You are viewing a plain text version of this content. The canonical link for it is here.
Posted to dev@crunch.apache.org by Josh Wills <jw...@cloudera.com> on 2013/03/22 17:37:19 UTC

Crunch, Mahout, and HCatalog

Hey all,

I'm working on some tools for doing data integration and building machine
learning models w/Crunch, Mahout, and (soon!) HCatalog, and I wrote about
what I'm up to here:

http://blog.cloudera.com/blog/2013/03/cloudera_ml_data_science_tools/

and the code is here: https://github.com/cloudera/ml

I wanted to answer a couple of questions preemptively, if you don't mind:

Q: Why?
A: I started planning out the next version of my data science course, and I
was concerned that my students were going to spend too much time on data
integration tasks (e.g., converting CSVs to Vectors) that really should be
automated. I obviously enjoy writing my Java MR stuff in Crunch, and I
thought it would be a good idea to open source the tools to showcase how
awesome Crunch can be.

Q: Why not do this as part of the Crunch or Mahout projects?
A: Dependency management. Crunch doesn't depend on Mahout, and Mahout
doesn't depend on Crunch, and I think that for the sanity of the developers
of both projects, it should stay that way. Dependency management is already
enough of a nightmare for Hadoop projects that I didn't want to do anything
to make it worse. I will contribute anything from the toolkit back to
Crunch that is deemed useful by the community (e.g., the reservoir sampling
stuff in CRUNCH-178) and doesn't introduce any new dependencies.

Q: Where is this going?
A: I'm going to be co-developing the tools and the coursework for the
class, so I have a reasonably good idea of what features I need to add,
with HCatalog integration and ensemble models being the two major items on
the TODO list. I'm not looking to build a tool for every ML algorithm ever
invented, just some a small set of core models that are easy to use, easy
to tune, and thus easy for new data scientists to get started with.

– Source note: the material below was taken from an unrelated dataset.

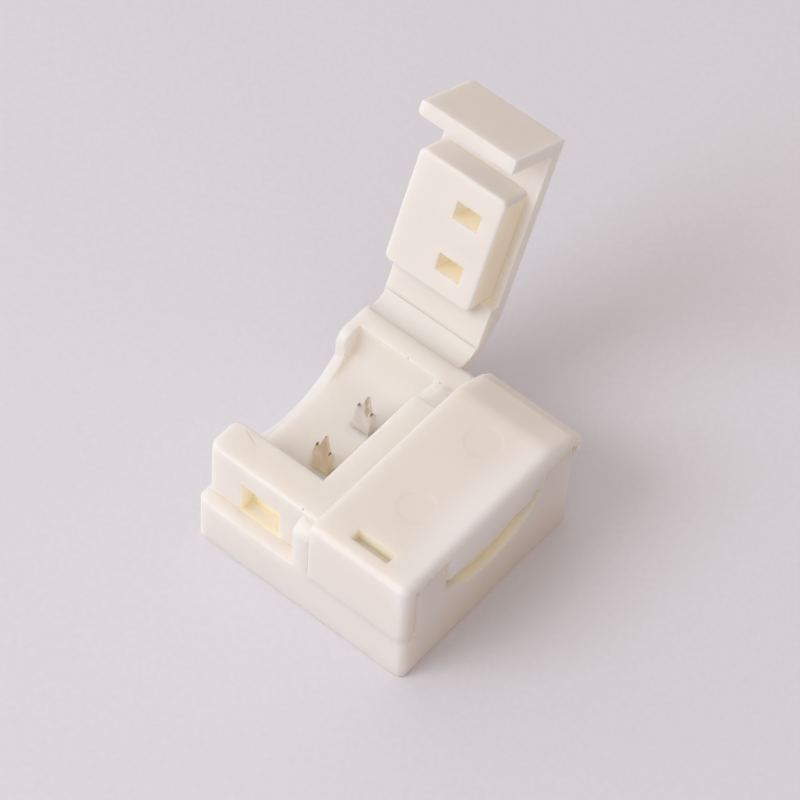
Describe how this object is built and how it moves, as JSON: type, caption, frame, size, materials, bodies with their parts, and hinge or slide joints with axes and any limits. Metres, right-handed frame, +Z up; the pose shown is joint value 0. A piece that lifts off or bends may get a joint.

If there's anything else folks are curious about, please just let me know
and I'd be happy to answer.

Josh

-- 
Director of Data Science
Cloudera <http://www.cloudera.com>
Twitter: @josh_wills <http://twitter.com/josh_wills>

Re: Crunch, Mahout, and HCatalog

Posted by Josh Wills <jw...@cloudera.com>.
On Sun, Mar 24, 2013 at 9:59 AM, Matthias Friedrich <ma...@mafr.de> wrote:

> On Friday, 2013-03-22, Josh Wills wrote:
> > I'm working on some tools for doing data integration and building machine
> > learning models w/Crunch, Mahout, and (soon!) HCatalog, and I wrote about
> > what I'm up to here:
> >
> > http://blog.cloudera.com/blog/2013/03/cloudera_ml_data_science_tools/
> >
> > and the code is here: https://github.com/cloudera/ml
>
> Cool thing, thanks for open sourcing it!
>
> [...]
> > Q: Why not do this as part of the Crunch or Mahout projects?
> > A: Dependency management. Crunch doesn't depend on Mahout, and Mahout
> > doesn't depend on Crunch, and I think that for the sanity of the
> developers
> > of both projects, it should stay that way. Dependency management is
> already
> > enough of a nightmare for Hadoop projects that I didn't want to do
> anything
> > to make it worse. I will contribute anything from the toolkit back to
> > Crunch that is deemed useful by the community (e.g., the reservoir
> sampling
> > stuff in CRUNCH-178) and doesn't introduce any new dependencies.
>
> This is really sad - but most probably the best decision for now. Do
> you happen to know if there is any work planned on the Hadoop side to
> clean up this situation?
>

Nothing that I'm aware of, but I copied Roman, who is more knowledgeable on
this topic than I am.


>
> Regards,
>   Matthias
>



-- 
Director of Data Science
Cloudera <http://www.cloudera.com>
Twitter: @josh_wills <http://twitter.com/josh_wills>

Re: Crunch, Mahout, and HCatalog

Posted by Matthias Friedrich <ma...@mafr.de>.
On Friday, 2013-03-22, Josh Wills wrote:
> I'm working on some tools for doing data integration and building machine
> learning models w/Crunch, Mahout, and (soon!) HCatalog, and I wrote about
> what I'm up to here:
> 
> http://blog.cloudera.com/blog/2013/03/cloudera_ml_data_science_tools/
> 
> and the code is here: https://github.com/cloudera/ml

Cool thing, thanks for open sourcing it!

[...]
> Q: Why not do this as part of the Crunch or Mahout projects?
> A: Dependency management. Crunch doesn't depend on Mahout, and Mahout
> doesn't depend on Crunch, and I think that for the sanity of the developers
> of both projects, it should stay that way. Dependency management is already
> enough of a nightmare for Hadoop projects that I didn't want to do anything
> to make it worse. I will contribute anything from the toolkit back to
> Crunch that is deemed useful by the community (e.g., the reservoir sampling
> stuff in CRUNCH-178) and doesn't introduce any new dependencies.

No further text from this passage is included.